* **Set exercise**
Copy down all of the data underneath, exactly as shown.

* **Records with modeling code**
--------
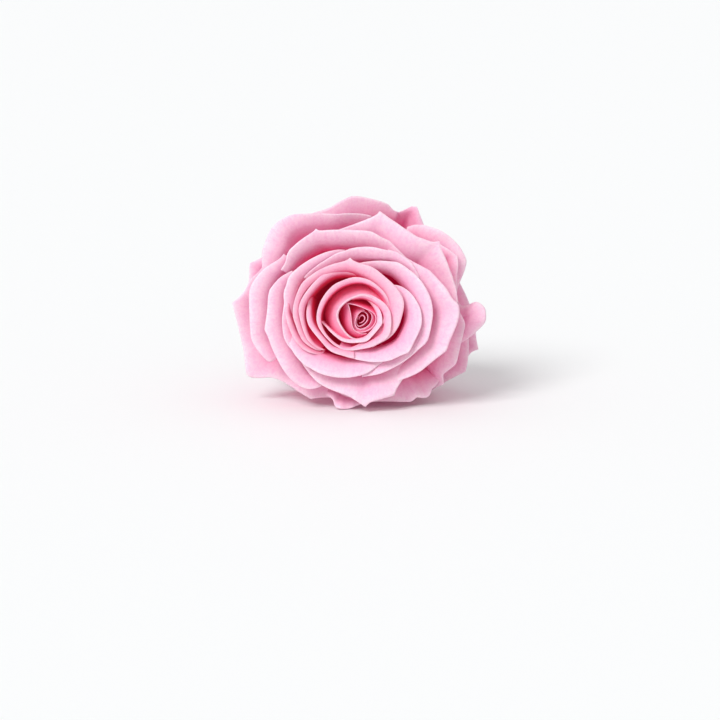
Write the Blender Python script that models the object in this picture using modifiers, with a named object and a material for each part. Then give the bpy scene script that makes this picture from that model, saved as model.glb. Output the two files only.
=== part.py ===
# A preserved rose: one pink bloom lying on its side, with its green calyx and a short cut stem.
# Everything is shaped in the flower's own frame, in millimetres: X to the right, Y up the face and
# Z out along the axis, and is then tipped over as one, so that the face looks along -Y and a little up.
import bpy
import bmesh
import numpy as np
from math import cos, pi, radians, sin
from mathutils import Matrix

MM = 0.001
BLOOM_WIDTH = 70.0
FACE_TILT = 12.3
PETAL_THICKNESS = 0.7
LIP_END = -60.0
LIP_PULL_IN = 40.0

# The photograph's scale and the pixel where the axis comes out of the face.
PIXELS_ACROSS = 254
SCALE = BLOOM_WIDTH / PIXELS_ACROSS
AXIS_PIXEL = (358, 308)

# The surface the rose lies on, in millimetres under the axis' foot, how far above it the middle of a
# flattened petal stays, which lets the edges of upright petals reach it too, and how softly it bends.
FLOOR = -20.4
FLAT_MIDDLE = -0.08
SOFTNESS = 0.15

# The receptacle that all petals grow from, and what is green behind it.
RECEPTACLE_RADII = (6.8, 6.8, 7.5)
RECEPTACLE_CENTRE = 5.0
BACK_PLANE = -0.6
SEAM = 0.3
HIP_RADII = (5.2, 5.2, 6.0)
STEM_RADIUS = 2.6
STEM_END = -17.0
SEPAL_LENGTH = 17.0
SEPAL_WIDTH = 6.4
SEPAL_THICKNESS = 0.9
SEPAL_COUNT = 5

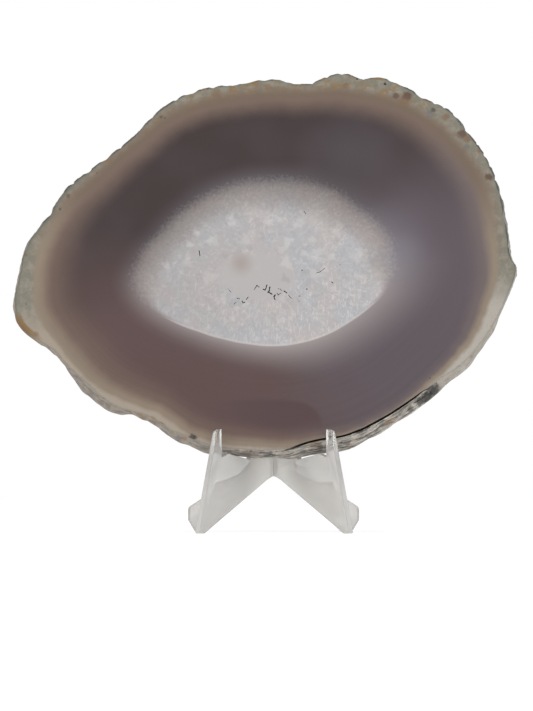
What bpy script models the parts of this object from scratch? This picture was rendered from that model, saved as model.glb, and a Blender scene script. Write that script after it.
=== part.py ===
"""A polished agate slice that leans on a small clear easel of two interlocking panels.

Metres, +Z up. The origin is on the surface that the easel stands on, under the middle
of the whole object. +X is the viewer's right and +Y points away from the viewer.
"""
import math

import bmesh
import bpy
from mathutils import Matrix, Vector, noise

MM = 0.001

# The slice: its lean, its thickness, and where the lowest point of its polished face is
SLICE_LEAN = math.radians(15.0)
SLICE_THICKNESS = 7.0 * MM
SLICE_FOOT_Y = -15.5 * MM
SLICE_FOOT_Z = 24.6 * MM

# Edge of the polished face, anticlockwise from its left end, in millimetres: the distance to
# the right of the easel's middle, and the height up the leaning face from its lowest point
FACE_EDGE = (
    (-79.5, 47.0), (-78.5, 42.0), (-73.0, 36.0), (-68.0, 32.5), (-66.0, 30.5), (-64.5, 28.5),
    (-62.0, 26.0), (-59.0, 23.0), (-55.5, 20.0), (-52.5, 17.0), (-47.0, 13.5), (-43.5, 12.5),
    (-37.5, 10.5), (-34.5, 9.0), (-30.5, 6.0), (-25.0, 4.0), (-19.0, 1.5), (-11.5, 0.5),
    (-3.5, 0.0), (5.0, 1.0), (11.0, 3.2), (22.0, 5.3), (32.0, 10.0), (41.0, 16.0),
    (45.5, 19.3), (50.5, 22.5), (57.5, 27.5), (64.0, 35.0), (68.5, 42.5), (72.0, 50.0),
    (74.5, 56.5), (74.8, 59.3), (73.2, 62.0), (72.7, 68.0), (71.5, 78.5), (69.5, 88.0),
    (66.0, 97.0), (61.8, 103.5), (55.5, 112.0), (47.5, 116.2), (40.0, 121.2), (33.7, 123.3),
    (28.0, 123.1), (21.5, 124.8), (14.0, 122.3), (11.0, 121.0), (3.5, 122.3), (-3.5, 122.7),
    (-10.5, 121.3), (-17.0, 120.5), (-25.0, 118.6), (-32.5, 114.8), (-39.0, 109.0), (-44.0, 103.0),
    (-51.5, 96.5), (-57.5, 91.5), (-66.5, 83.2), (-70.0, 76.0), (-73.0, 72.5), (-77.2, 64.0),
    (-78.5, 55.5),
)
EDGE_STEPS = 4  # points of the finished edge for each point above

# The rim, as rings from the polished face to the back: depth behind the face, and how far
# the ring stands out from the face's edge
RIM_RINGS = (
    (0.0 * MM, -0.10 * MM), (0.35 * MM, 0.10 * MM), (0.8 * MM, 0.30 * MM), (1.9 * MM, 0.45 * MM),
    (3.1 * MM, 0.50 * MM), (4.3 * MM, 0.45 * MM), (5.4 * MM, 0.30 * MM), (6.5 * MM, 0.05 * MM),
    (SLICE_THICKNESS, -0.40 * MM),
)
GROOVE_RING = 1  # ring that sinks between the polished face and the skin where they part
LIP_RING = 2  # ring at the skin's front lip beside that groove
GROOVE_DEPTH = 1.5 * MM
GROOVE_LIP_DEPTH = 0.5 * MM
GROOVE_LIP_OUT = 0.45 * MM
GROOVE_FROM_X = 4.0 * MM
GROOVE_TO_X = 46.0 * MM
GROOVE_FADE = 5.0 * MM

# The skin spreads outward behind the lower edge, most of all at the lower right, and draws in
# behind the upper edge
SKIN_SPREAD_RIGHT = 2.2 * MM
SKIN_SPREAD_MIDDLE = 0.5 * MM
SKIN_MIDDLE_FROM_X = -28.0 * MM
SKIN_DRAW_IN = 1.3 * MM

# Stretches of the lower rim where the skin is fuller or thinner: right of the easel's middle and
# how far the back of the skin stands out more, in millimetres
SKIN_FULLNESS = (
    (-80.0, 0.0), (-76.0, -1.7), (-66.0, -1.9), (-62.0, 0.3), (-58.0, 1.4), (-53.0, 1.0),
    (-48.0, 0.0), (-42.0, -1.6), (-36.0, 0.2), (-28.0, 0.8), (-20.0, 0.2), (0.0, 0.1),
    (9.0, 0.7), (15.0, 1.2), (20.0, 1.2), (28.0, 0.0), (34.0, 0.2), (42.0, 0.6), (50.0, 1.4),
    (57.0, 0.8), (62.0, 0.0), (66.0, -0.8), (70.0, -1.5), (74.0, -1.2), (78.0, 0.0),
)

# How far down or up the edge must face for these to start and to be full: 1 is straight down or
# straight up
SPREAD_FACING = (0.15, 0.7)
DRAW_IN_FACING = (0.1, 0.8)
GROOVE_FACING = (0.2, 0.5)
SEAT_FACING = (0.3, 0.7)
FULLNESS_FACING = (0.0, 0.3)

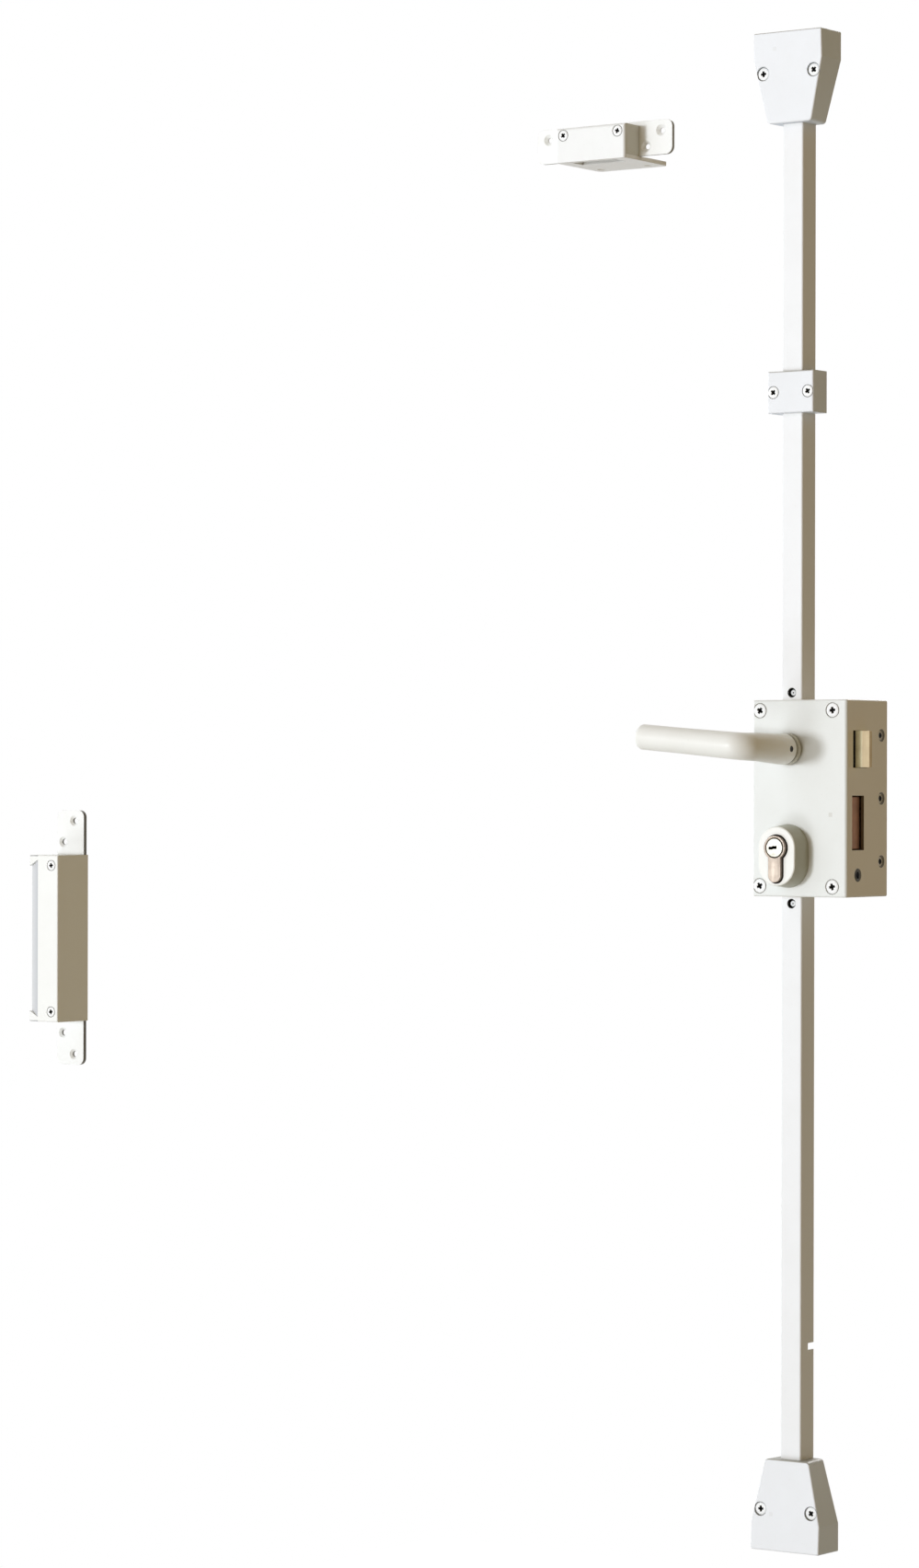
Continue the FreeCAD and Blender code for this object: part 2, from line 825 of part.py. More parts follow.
--------
* **Finished exercise**
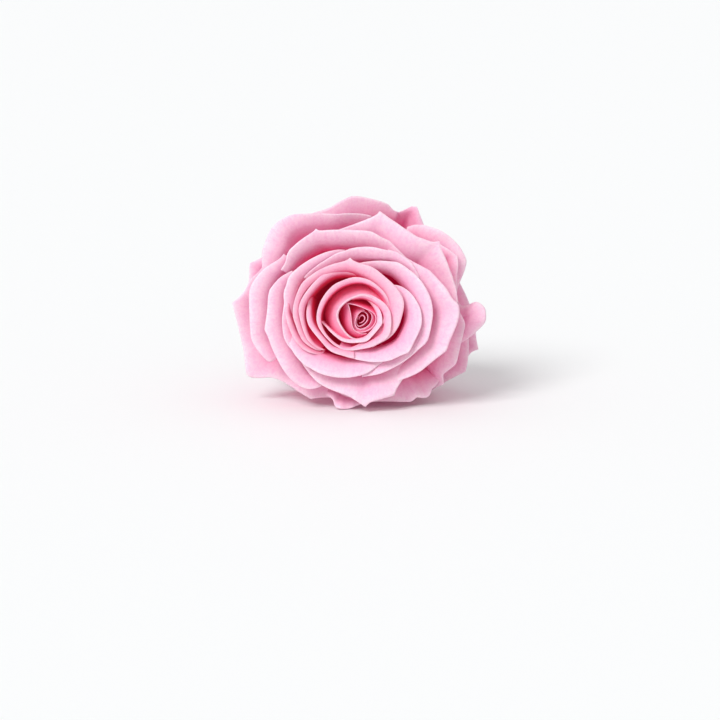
Write the Blender Python script that models the object in this picture using modifiers, with a named object and a material for each part. Then give the bpy scene script that makes this picture from that model, saved as model.glb. Output the two files only.
=== part.py ===
# A preserved rose: one pink bloom lying on its side, with its green calyx and a short cut stem.
# Everything is shaped in the flower's own frame, in millimetres: X to the right, Y up the face and
# Z out along the axis, and is then tipped over as one, so that the face looks along -Y and a little up.
import bpy
import bmesh
import numpy as np
from math import cos, pi, radians, sin
from mathutils import Matrix

MM = 0.001
BLOOM_WIDTH = 70.0
FACE_TILT = 12.3
PETAL_THICKNESS = 0.7
LIP_END = -60.0
LIP_PULL_IN = 40.0

# The photograph's scale and the pixel where the axis comes out of the face.
PIXELS_ACROSS = 254
SCALE = BLOOM_WIDTH / PIXELS_ACROSS
AXIS_PIXEL = (358, 308)

# The surface the rose lies on, in millimetres under the axis' foot, how far above it the middle of a
# flattened petal stays, which lets the edges of upright petals reach it too, and how softly it bends.
FLOOR = -20.4
FLAT_MIDDLE = -0.08
SOFTNESS = 0.15

# The receptacle that all petals grow from, and what is green behind it.
RECEPTACLE_RADII = (6.8, 6.8, 7.5)
RECEPTACLE_CENTRE = 5.0
BACK_PLANE = -0.6
SEAM = 0.3
HIP_RADII = (5.2, 5.2, 6.0)
STEM_RADIUS = 2.6
STEM_END = -17.0
SEPAL_LENGTH = 17.0
SEPAL_WIDTH = 6.4
SEPAL_THICKNESS = 0.9
SEPAL_COUNT = 5

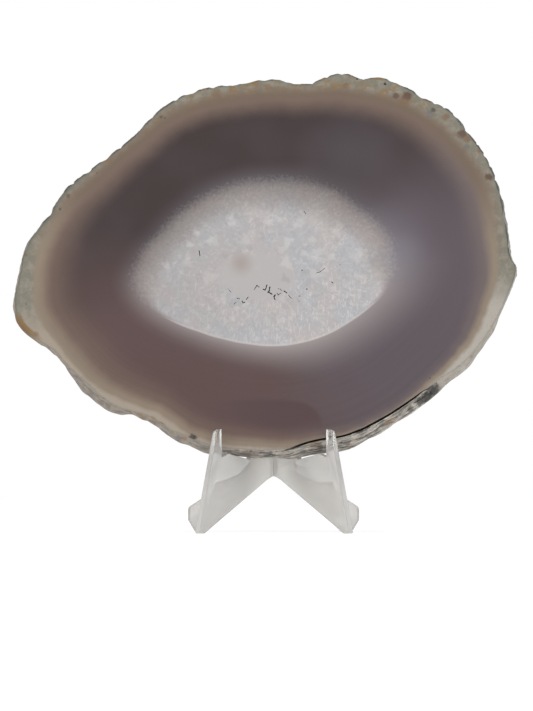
What bpy script models the parts of this object from scratch? This picture was rendered from that model, saved as model.glb, and a Blender scene script. Write that script after it.
=== part.py ===
"""A polished agate slice that leans on a small clear easel of two interlocking panels.

Metres, +Z up. The origin is on the surface that the easel stands on, under the middle
of the whole object. +X is the viewer's right and +Y points away from the viewer.
"""
import math

import bmesh
import bpy
from mathutils import Matrix, Vector, noise

MM = 0.001

# The slice: its lean, its thickness, and where the lowest point of its polished face is
SLICE_LEAN = math.radians(15.0)
SLICE_THICKNESS = 7.0 * MM
SLICE_FOOT_Y = -15.5 * MM
SLICE_FOOT_Z = 24.6 * MM

# Edge of the polished face, anticlockwise from its left end, in millimetres: the distance to
# the right of the easel's middle, and the height up the leaning face from its lowest point
FACE_EDGE = (
    (-79.5, 47.0), (-78.5, 42.0), (-73.0, 36.0), (-68.0, 32.5), (-66.0, 30.5), (-64.5, 28.5),
    (-62.0, 26.0), (-59.0, 23.0), (-55.5, 20.0), (-52.5, 17.0), (-47.0, 13.5), (-43.5, 12.5),
    (-37.5, 10.5), (-34.5, 9.0), (-30.5, 6.0), (-25.0, 4.0), (-19.0, 1.5), (-11.5, 0.5),
    (-3.5, 0.0), (5.0, 1.0), (11.0, 3.2), (22.0, 5.3), (32.0, 10.0), (41.0, 16.0),
    (45.5, 19.3), (50.5, 22.5), (57.5, 27.5), (64.0, 35.0), (68.5, 42.5), (72.0, 50.0),
    (74.5, 56.5), (74.8, 59.3), (73.2, 62.0), (72.7, 68.0), (71.5, 78.5), (69.5, 88.0),
    (66.0, 97.0), (61.8, 103.5), (55.5, 112.0), (47.5, 116.2), (40.0, 121.2), (33.7, 123.3),
    (28.0, 123.1), (21.5, 124.8), (14.0, 122.3), (11.0, 121.0), (3.5, 122.3), (-3.5, 122.7),
    (-10.5, 121.3), (-17.0, 120.5), (-25.0, 118.6), (-32.5, 114.8), (-39.0, 109.0), (-44.0, 103.0),
    (-51.5, 96.5), (-57.5, 91.5), (-66.5, 83.2), (-70.0, 76.0), (-73.0, 72.5), (-77.2, 64.0),
    (-78.5, 55.5),
)
EDGE_STEPS = 4  # points of the finished edge for each point above

# The rim, as rings from the polished face to the back: depth behind the face, and how far
# the ring stands out from the face's edge
RIM_RINGS = (
    (0.0 * MM, -0.10 * MM), (0.35 * MM, 0.10 * MM), (0.8 * MM, 0.30 * MM), (1.9 * MM, 0.45 * MM),
    (3.1 * MM, 0.50 * MM), (4.3 * MM, 0.45 * MM), (5.4 * MM, 0.30 * MM), (6.5 * MM, 0.05 * MM),
    (SLICE_THICKNESS, -0.40 * MM),
)
GROOVE_RING = 1  # ring that sinks between the polished face and the skin where they part
LIP_RING = 2  # ring at the skin's front lip beside that groove
GROOVE_DEPTH = 1.5 * MM
GROOVE_LIP_DEPTH = 0.5 * MM
GROOVE_LIP_OUT = 0.45 * MM
GROOVE_FROM_X = 4.0 * MM
GROOVE_TO_X = 46.0 * MM
GROOVE_FADE = 5.0 * MM

# The skin spreads outward behind the lower edge, most of all at the lower right, and draws in
# behind the upper edge
SKIN_SPREAD_RIGHT = 2.2 * MM
SKIN_SPREAD_MIDDLE = 0.5 * MM
SKIN_MIDDLE_FROM_X = -28.0 * MM
SKIN_DRAW_IN = 1.3 * MM

# Stretches of the lower rim where the skin is fuller or thinner: right of the easel's middle and
# how far the back of the skin stands out more, in millimetres
SKIN_FULLNESS = (
    (-80.0, 0.0), (-76.0, -1.7), (-66.0, -1.9), (-62.0, 0.3), (-58.0, 1.4), (-53.0, 1.0),
    (-48.0, 0.0), (-42.0, -1.6), (-36.0, 0.2), (-28.0, 0.8), (-20.0, 0.2), (0.0, 0.1),
    (9.0, 0.7), (15.0, 1.2), (20.0, 1.2), (28.0, 0.0), (34.0, 0.2), (42.0, 0.6), (50.0, 1.4),
    (57.0, 0.8), (62.0, 0.0), (66.0, -0.8), (70.0, -1.5), (74.0, -1.2), (78.0, 0.0),
)

# How far down or up the edge must face for these to start and to be full: 1 is straight down or
# straight up
SPREAD_FACING = (0.15, 0.7)
DRAW_IN_FACING = (0.1, 0.8)
GROOVE_FACING = (0.2, 0.5)
SEAT_FACING = (0.3, 0.7)
FULLNESS_FACING = (0.0, 0.3)

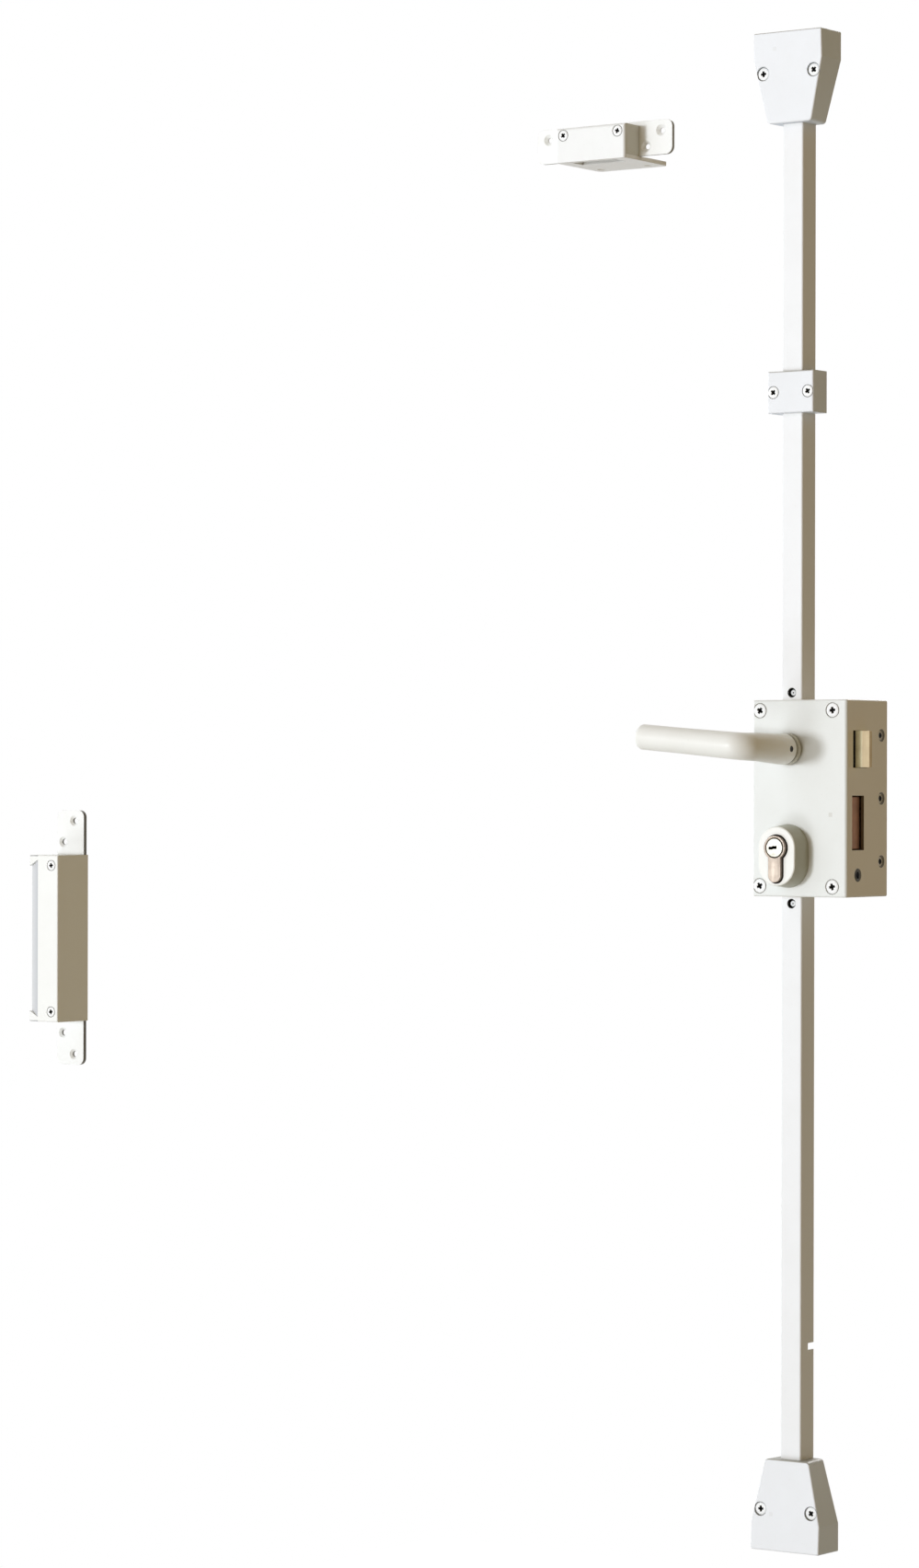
Continue the FreeCAD and Blender code for this object: part 2, from line 825 of part.py. More parts follow.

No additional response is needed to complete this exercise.